>> begin
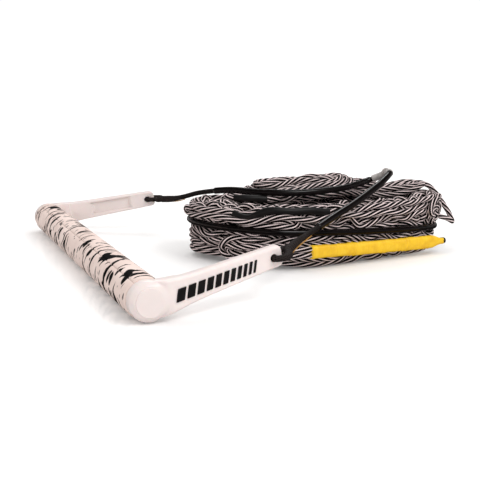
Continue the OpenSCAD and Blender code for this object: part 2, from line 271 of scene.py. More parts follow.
def sweep(path, radius, sides, closed=False, lead=None, ridge=None, hand=1, squeeze=(1.0, 1.0)):
    """Tube along a path. radius is a number or one for each point. lead is the length of one turn
    of the strands that wind round it, and ridge(around, along) scales the radius.
    squeeze is (share across, share up) for a flat tube."""
    n, t = side_vectors(path, closed)
    s = lengths(path, closed)
    count = len(path)
    twist = np.zeros(count)
    if lead is not None:
        rounds = round(s[-1] / lead) if closed else s[-1] / lead
        twist = hand * 2 * math.pi * rounds * s[:count] / s[-1]
    around = 2 * math.pi * np.arange(sides) / sides
    phi = around[None, :] + twist[:, None]
    r = np.repeat(np.broadcast_to(radius, (count,))[:, None], sides, axis=1)
    if ridge is not None:
        r = r * ridge(around[None, :], s[:count, None])
    b = np.cross(t, n)
    across, up = squeeze
    rings = (path[:, None, :] + (up * r * np.cos(phi))[:, :, None] * n[:, None, :]
             + (across * r * np.sin(phi))[:, :, None] * b[:, None, :])
    return tube_skin(rings, s, closed, None if closed else path[[0, -1]])


def round_ends(path, radius, length):
    """One radius for each point that falls to almost nothing at both ends, like a blunt cut end."""
    s = lengths(path)
    share = np.clip(np.minimum(s, s[-1] - s) / length, 0, 1)
    return radius * np.sqrt(np.maximum(1 - (1 - share) ** 2, 0.004))


def cord(name, path, radius, blunt, sides, material, body, *nodes, slot=None, **skin):
    """Finished piece of cord or sleeve with blunt ends of a length."""
    mesh = sweep(path, round_ends(path, radius, blunt), sides, **skin)
    shell(name, mesh, material, body, *nodes, slot=slot)


def smoothstep(x, lo, hi):
    t = np.clip((x - lo) / (hi - lo), 0, 1)
    return t * t * (3 - 2 * t)


def soft_noise(shape, scale, seed):
    """Smooth random field from a few waves, between about -1 and 1."""
    r = np.random.default_rng(seed)
    total = 0
    for _ in range(6):
        f = r.normal(0, 1 / scale, len(shape))
        total = total + np.sin(sum(fi * x for fi, x in zip(f, shape)) + r.uniform(0, 2 * math.pi))
    return total / 3


# ---------- material helpers ----------

def operator(name, swapped=False):
    """Method of Value that puts a math node on the tree."""
    def act(self, other=0.0):
        a, b = (other, self) if swapped else (self, other)
        return self.shader.math(name, a, b)
    return act


class Value:
    """Output of a shader node that takes part in plain arithmetic."""

    def __init__(self, shader, socket):
        self.shader, self.socket = shader, socket

    __add__, __abs__ = operator("ADD"), operator("ABSOLUTE")
    __sub__, __rsub__ = operator("SUBTRACT"), operator("SUBTRACT", True)
    __mul__, __truediv__ = operator("MULTIPLY"), operator("DIVIDE")

    def clamped(self):
        """The result of the last sum or product, kept between 0 and 1."""
        self.socket.node.use_clamp = True
        return self


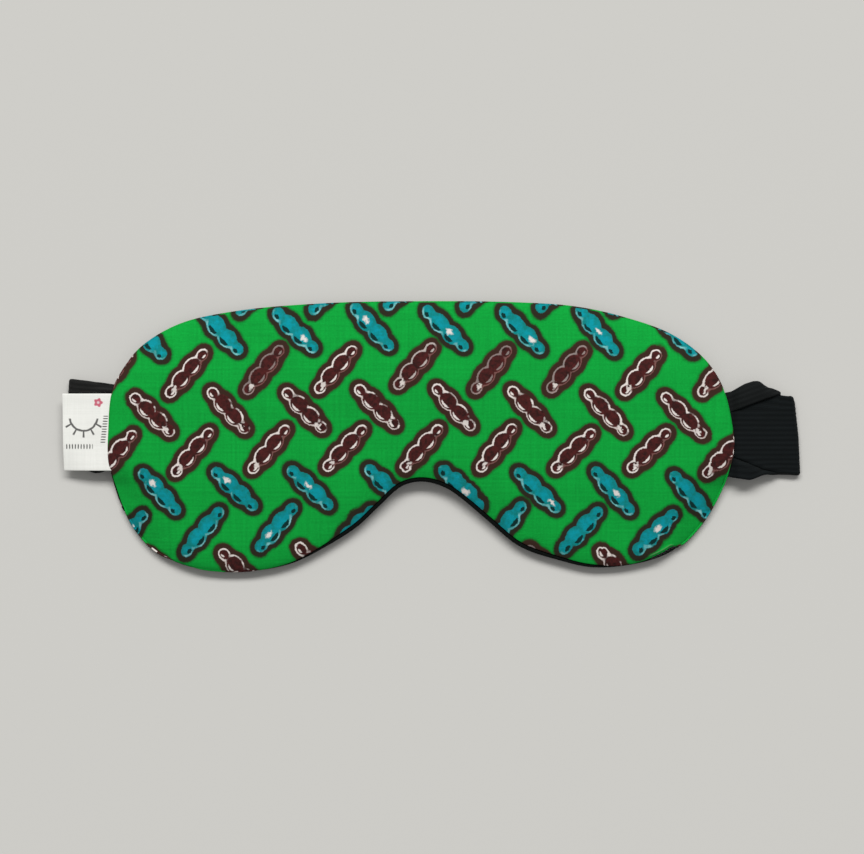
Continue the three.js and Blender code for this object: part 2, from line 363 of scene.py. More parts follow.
class Cloth:
    """A material under construction."""

    def __init__(self, name, roughness, specular):
        self.material = bpy.data.materials.new(name)
        self.material.use_nodes = True
        self.tree = self.material.node_tree
        self.shader = self.tree.nodes["Principled BSDF"]
        self.shader.inputs["Roughness"].default_value = roughness
        self.shader.inputs["Specular IOR Level"].default_value = specular

    def node(self, kind, inputs, **settings):
        node = self.tree.nodes.new("ShaderNode" + kind)
        for key, value in settings.items():
            setattr(node, key, value)
        for key, value in inputs.items():
            feed(self.tree, value, node.inputs[key])
        return node

    def parts(self, socket, kind):
        """The three numbers in a vector or a colour."""
        apart = self.node(kind, {0: socket})
        return [Field(self.tree, apart.outputs[i]) for i in range(3)]

    def flat_places(self):
        """X and Y on the flat cloth in millimetres, and the attribute's third number."""
        places = self.node("Attribute", {}, attribute_name="cloth").outputs["Vector"]
        return self.parts(places, "SeparateXYZ")

    def object_places(self, scale):
        places = self.node("TexCoord", {}).outputs["Object"]
        return self.node("Mapping", {"Vector": places, "Scale": scale}).outputs[0]

    def vector(self, x, y, z):
        return self.node("CombineXYZ", {0: x, 1: y, 2: z}).outputs[0]

    def noise(self, vector, detail=2.0, roughness=0.5):
        """Noise from about -0.5 to 0.5, one feature to each unit of the vector."""
        settings = {"Vector": vector, "Scale": 1, "Detail": detail, "Roughness": roughness}
        return Field(self.tree, self.node("TexNoise", settings).outputs["Fac"]) - 0.5

    def flat_noise(self, x, y, size, seed, **more):
        return self.noise(self.vector(x * size, y * size, seed), **more)

    def chance(self, x, y, seed):
        """Three random numbers from 0 to 1 for each whole-numbered cell."""
        cell = self.vector(x, y, seed)
        node = self.node("TexWhiteNoise", {"Vector": cell}, noise_dimensions="3D")
        return self.parts(node.outputs["Color"], "SeparateColor")

    def mix(self, share, first, second):
        """From the first colour to the second as share goes from 0 to 1."""
        first, second = ((*c, 1) if isinstance(c, tuple) else c for c in (first, second))
        return self.node("Mix", {0: share, 6: first, 7: second}, data_type="RGBA").outputs[2]

    def shade(self, colour, brightness):
        inputs = {0: colour, "Scale": brightness}
        return self.node("VectorMath", inputs, operation="SCALE").outputs[0]

    def finish(self, colour, height, depth, sheen=0.0):
        """Sets the colour, and a bump of the given depth in millimetres."""
        bump = self.node("Bump", {"Strength": 1, "Distance": depth * MM, "Height": height})
        feed(self.tree, colour, self.shader.inputs["Base Color"])
        feed(self.tree, bump.outputs[0], self.shader.inputs["Normal"])
        self.shader.inputs["Sheen Weight"].default_value = sheen
        self.shader.inputs["Sheen Roughness"].default_value = 0.5
        return self.material


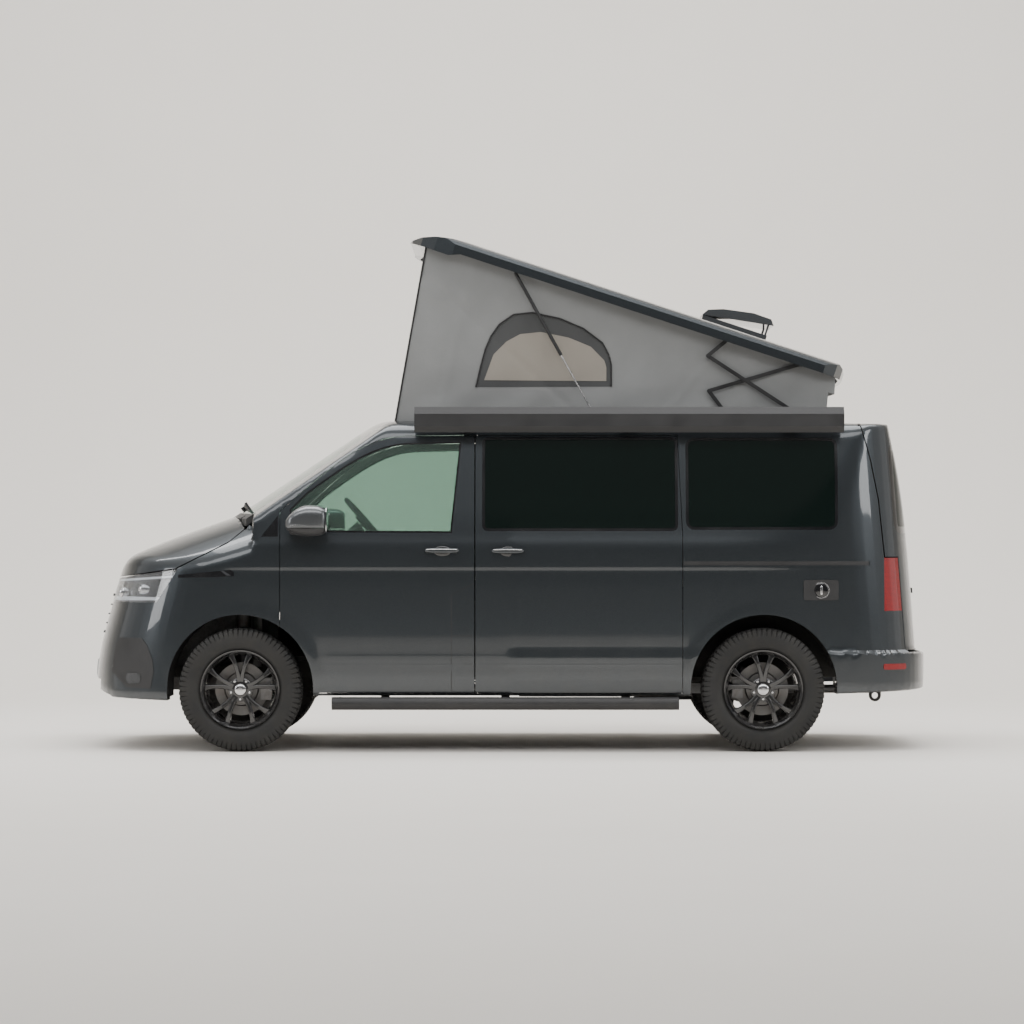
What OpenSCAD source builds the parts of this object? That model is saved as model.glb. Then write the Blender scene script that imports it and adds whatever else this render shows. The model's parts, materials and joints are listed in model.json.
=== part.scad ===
/* [Wheels and axles] */
// Distance between the two axles
wheelbase = 3000; // [2800:10:3600]
// Distance from the front axle to the foremost point
front_overhang = 905; // [850:5:1090]
// Distance from the rear axle to the rearmost point
rear_overhang = 999; // [940:5:1200]
// Distance between the middle planes of the two tyres on an axle
track = 1628; // [1560:2:1660]
// Outer radius of the tyre
tyre_r = 354; // [300:1:430]
// Width of the tyre
tyre_w = 235; // [195:5:250]
// Radius of the rim's flange
rim_r = 227; // [190:1:240]
// Free room between the tyre and the wheel arch
arch_room = 66; // [55:1:90]

/* [Body] */
// Greatest width of the body
body_w = 1904; // [1880:2:2290]
// Height of the fixed roof
roof_h = 1922; // [1760:2:2310]
// Height of the belt line under the windows
belt_h = 1240; // [1200:2:1300]
// Height of the sill's lower edge
sill_h = 319; // [260:1:340]
// Height of the cabin floor
floor_h = 500; // [460:1:540]
// Thickness of doors and side walls
wall_t = 58; // [40:1:72]
// Thickness of the fixed roof
roof_t = 34; // [24:1:42]
// Thickness of bonnet, wings and bumpers
panel_t = 24; // [15:1:30]
// Thickness of the glass
glass_t = 5; // [4:0.5:8]
// Shut line around doors and lids
shut_gap = 7; // [7:0.5:9]

/* [Pop-top] */
// Angle of the raised roof shell
lift_deg = 18.14; // [10:0.01:19]
// Half width of the roof shell
shell_half_w = 735; // [700:1:760]
// Height of the shell's rim
shell_rim_h = 82; // [70:1:100]
// Thickness of the shell
shell_t = 22; // [15:1:28]
// Half width of the canvas
canvas_half_w = 655; // [620:1:670]
// Half width of the opening in the fixed roof
hatch_half_w = 520; // [450:1:560]

/* [Fittings] */
// Length of the awning cassette
awning_len = 2455; // [2000:5:2946]
// Depth of the awning cassette
awning_d = 100; // [80:1:130]
// Radius of the side step tube
step_r = 37; // [30:1:45]
// Radius of the steering wheel
steer_r = 190; // [170:1:210]
// Radial clearance of a running pin
pin_fit = 0.05; // [0.02:0.01:0.1]
// Radius of the hinge pins
hinge_pin_r = 5; // [4:0.5:6]

/* [Hidden] */

paint = [0.27, 0.3, 0.32];
trim = [0.08, 0.08, 0.09];
glass = [0.12, 0.16, 0.16];
steel = [0.45, 0.45, 0.46];
cloth = [0.5, 0.51, 0.51];
wood = [0.72, 0.7, 0.66];
far = 3000;

// ---- Places along the van: x forward from the middle, y to the left, z up ----
x_front = (front_overhang + wheelbase + rear_overhang) / 2;
x_rear = -x_front;
x_fa = x_front - front_overhang;
x_ra = x_fa - wheelbase;
half_w = body_w / 2;
half_track = track / 2;
axle_h = tyre_r;
arch_r = tyre_r + arch_room;
arch_z = axle_h + 10;

// Heights that follow the belt line or the roof
function above_belt(h) = belt_h + h;
function below_roof(h) = roof_h - h;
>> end
## The task
Quote the data above verbatim from its first line to the line that includes "return radius *", with both boundary lines retained.

## Exercise output
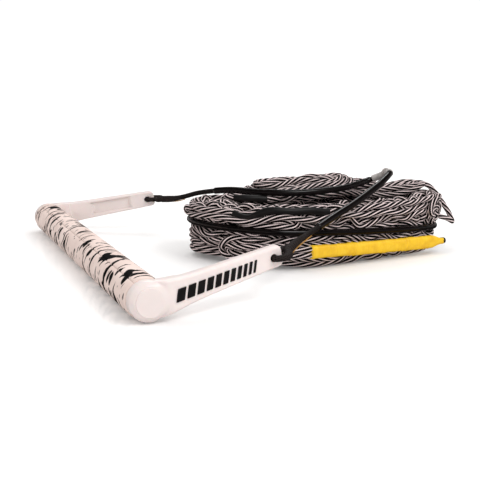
Continue the OpenSCAD and Blender code for this object: part 2, from line 271 of scene.py. More parts follow.
def sweep(path, radius, sides, closed=False, lead=None, ridge=None, hand=1, squeeze=(1.0, 1.0)):
    """Tube along a path. radius is a number or one for each point. lead is the length of one turn
    of the strands that wind round it, and ridge(around, along) scales the radius.
    squeeze is (share across, share up) for a flat tube."""
    n, t = side_vectors(path, closed)
    s = lengths(path, closed)
    count = len(path)
    twist = np.zeros(count)
    if lead is not None:
        rounds = round(s[-1] / lead) if closed else s[-1] / lead
        twist = hand * 2 * math.pi * rounds * s[:count] / s[-1]
    around = 2 * math.pi * np.arange(sides) / sides
    phi = around[None, :] + twist[:, None]
    r = np.repeat(np.broadcast_to(radius, (count,))[:, None], sides, axis=1)
    if ridge is not None:
        r = r * ridge(around[None, :], s[:count, None])
    b = np.cross(t, n)
    across, up = squeeze
    rings = (path[:, None, :] + (up * r * np.cos(phi))[:, :, None] * n[:, None, :]
             + (across * r * np.sin(phi))[:, :, None] * b[:, None, :])
    return tube_skin(rings, s, closed, None if closed else path[[0, -1]])


def round_ends(path, radius, length):
    """One radius for each point that falls to almost nothing at both ends, like a blunt cut end."""
    s = lengths(path)
    share = np.clip(np.minimum(s, s[-1] - s) / length, 0, 1)
    return radius * np.sqrt(np.maximum(1 - (1 - share) ** 2, 0.004))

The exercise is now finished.